▶ [YOUR TASK]
Work out how many lines hold "picture". Give the number and nothing else.

** begin SUPPLIED DATA **

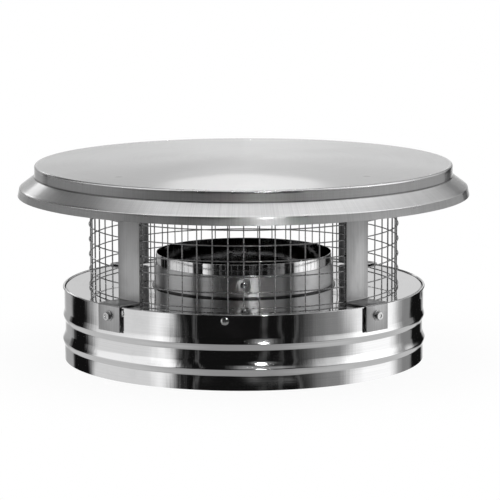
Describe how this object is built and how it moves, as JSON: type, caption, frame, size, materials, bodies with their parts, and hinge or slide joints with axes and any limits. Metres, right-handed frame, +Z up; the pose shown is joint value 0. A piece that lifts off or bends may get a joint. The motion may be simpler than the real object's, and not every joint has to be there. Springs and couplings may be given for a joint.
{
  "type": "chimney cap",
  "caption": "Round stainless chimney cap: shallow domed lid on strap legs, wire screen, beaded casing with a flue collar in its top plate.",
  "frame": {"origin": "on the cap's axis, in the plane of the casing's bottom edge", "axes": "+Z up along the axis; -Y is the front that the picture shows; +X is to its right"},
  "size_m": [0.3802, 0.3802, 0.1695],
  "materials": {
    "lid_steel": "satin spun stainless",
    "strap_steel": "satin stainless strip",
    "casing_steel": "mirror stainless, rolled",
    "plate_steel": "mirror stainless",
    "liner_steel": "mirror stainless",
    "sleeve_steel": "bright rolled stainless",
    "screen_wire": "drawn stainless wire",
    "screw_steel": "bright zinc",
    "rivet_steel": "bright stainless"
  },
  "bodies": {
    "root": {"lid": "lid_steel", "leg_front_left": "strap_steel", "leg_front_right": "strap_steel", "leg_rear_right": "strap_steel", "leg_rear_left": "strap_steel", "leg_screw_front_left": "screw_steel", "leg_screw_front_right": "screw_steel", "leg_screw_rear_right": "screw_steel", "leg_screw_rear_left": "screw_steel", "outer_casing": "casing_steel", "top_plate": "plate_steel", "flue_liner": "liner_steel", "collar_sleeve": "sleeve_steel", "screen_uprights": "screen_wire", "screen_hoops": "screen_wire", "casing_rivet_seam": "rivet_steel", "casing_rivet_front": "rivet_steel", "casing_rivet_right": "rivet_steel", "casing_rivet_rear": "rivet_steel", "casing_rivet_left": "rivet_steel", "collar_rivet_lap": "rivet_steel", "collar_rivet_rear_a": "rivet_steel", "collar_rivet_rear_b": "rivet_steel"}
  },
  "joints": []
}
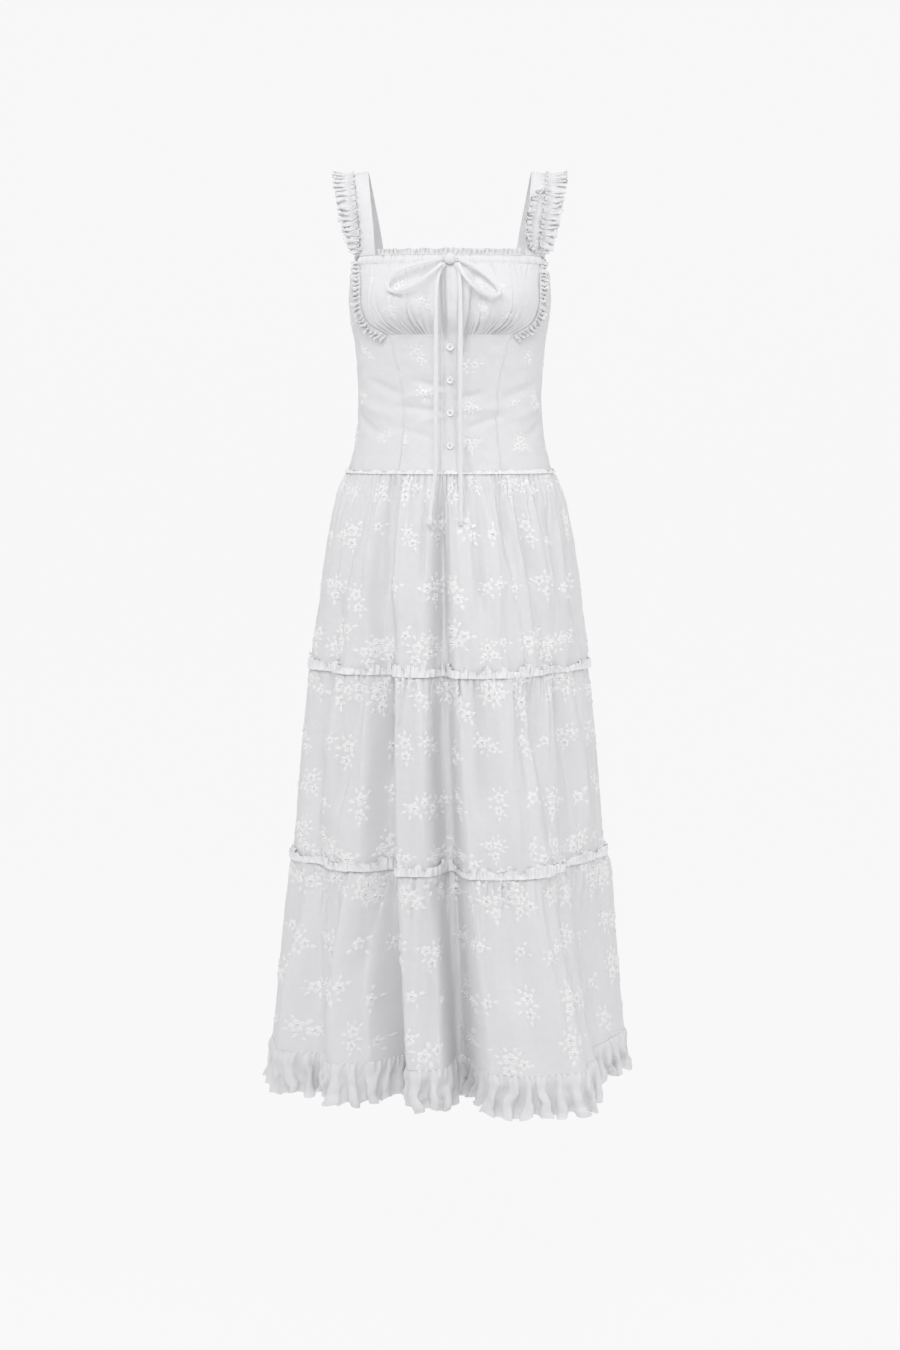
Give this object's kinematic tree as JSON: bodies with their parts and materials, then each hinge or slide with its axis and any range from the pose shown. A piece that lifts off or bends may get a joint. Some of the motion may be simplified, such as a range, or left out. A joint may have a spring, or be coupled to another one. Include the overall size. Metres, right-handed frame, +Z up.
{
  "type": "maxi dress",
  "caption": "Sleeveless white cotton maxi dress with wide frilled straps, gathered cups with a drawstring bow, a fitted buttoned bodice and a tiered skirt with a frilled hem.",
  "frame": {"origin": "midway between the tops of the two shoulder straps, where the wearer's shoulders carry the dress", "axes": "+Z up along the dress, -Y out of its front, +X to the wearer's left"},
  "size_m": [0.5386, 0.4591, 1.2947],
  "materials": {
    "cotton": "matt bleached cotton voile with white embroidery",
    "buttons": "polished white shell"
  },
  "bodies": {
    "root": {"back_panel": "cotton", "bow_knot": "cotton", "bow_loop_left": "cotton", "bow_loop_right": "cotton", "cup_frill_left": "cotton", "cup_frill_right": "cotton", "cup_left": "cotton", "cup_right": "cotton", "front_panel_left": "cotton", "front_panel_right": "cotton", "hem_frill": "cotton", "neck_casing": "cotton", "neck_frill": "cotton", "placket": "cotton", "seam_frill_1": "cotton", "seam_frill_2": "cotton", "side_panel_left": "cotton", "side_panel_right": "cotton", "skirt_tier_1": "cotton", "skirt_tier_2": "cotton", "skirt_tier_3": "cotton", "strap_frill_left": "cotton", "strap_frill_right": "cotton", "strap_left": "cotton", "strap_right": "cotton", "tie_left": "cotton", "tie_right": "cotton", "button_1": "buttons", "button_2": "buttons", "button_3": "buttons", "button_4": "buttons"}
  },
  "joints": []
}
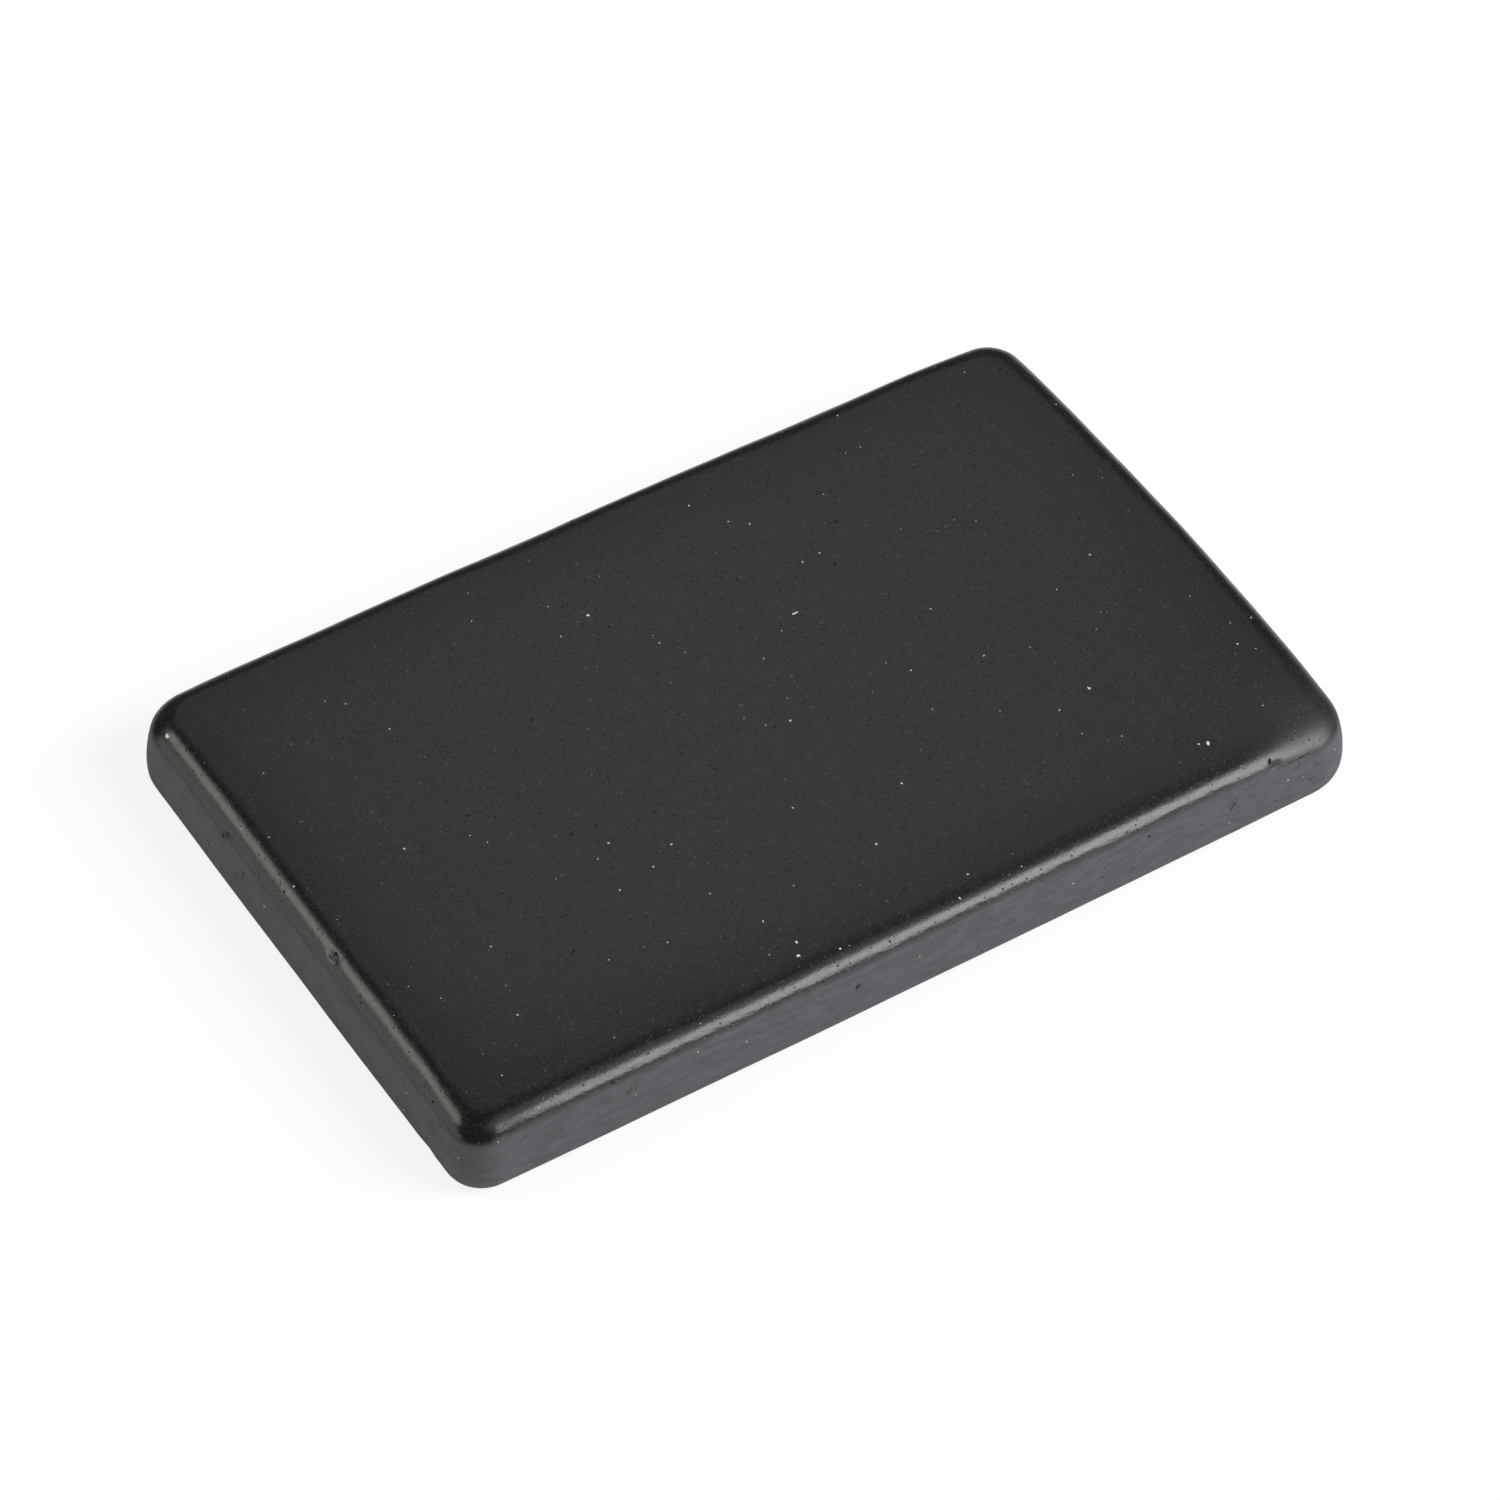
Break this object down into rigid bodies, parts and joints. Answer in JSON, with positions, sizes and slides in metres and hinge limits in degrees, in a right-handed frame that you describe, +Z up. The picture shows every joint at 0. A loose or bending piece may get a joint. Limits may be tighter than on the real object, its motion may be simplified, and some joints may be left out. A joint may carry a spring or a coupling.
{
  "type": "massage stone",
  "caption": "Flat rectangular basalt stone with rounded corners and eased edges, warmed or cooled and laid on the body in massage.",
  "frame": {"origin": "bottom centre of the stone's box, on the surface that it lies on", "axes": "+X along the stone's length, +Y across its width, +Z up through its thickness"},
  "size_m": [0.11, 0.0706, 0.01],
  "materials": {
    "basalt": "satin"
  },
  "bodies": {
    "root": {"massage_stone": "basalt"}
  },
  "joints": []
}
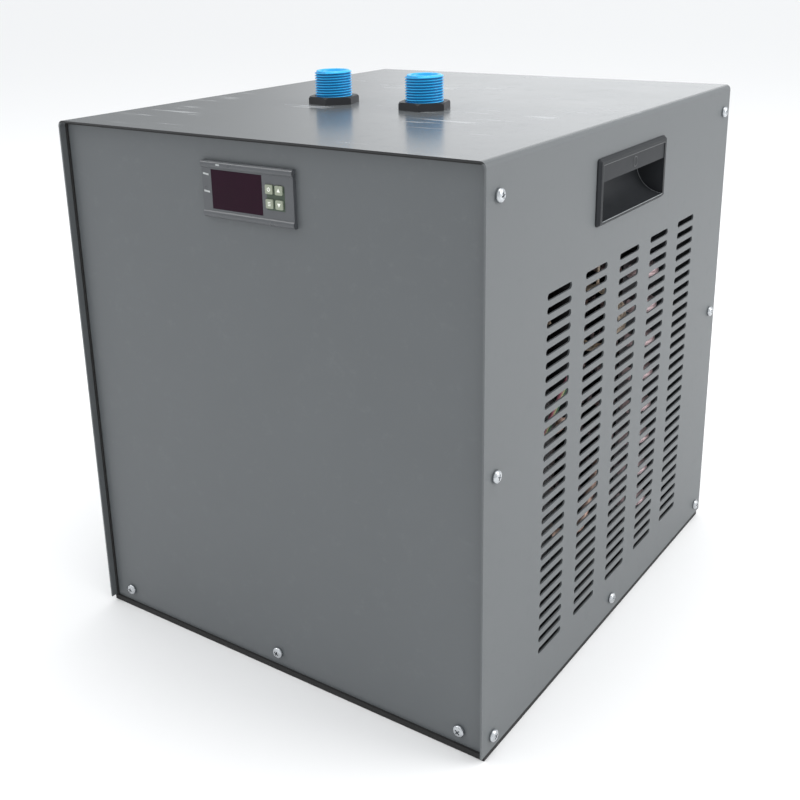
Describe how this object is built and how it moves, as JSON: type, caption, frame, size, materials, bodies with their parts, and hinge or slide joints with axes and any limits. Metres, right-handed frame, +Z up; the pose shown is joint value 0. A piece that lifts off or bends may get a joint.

** end SUPPLIED DATA **

▶ [REPLY]
2